Do some preliminary research by looking at multi-family homes in your area that have recently sold. Check out their sale prices as well as their rental rates, or look at rental rates for similar units nearby. This can give you an idea of what your monthly rental income will be compared to your monthly mortgage payment.
3. Look for Properties
Once you have a preapproval and a budget range, you can connect with a real estate agent and start looking for properties. Homes with four units or less are typically sold by real estate agents, and larger properties are usually sold by commercial real estate brokers.
When viewing a property, consider its location, current occupancy, and the current rental rates. Assess whether any units need to be renovated or whether you’ll need to make any major repairs in the first few years of ownership. You should anticipate that around 50% of your rental income will be used for non-mortgage expenses, including insurance, taxes, maintenance, and management. However, this percentage could grow if the property needs a lot of work.
4. Make an Offer
Your agent will help you draft an offer when you find the right multi-family property. In a hot real estate market, your offer needs to be competitive but practical. For instance, you could offer a flexible closing timeline to make your offer more appealing, but you should never waive the home inspection.
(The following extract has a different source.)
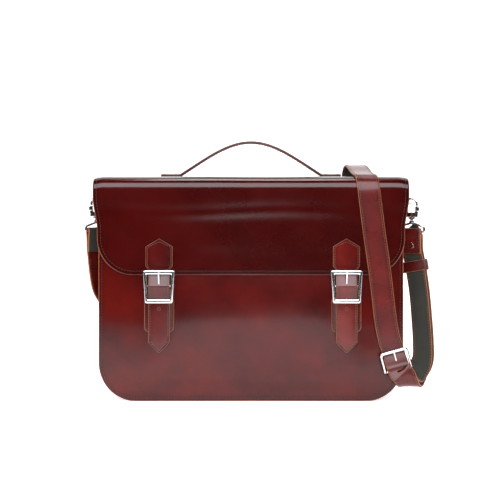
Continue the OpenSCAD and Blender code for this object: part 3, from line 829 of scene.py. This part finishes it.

It’s not uncommon for sellers and buyers to negotiate on a deal for a multi-family property. Allow your agent to handle the communication, and think carefully before making any big concessions. Buying a multi-family house is a big financial decision, and over-extending yourself to make the deal happen could put you in a regrettable position in the future.
Investing in a multi-family property is a great way to begin your wealth-building journey. Real estate almost always appreciates, and the cash flow from a multi-family home can open up future investment opportunities. Do your research, take your time, and work with trusted agents and advisors to make sure you find the right property.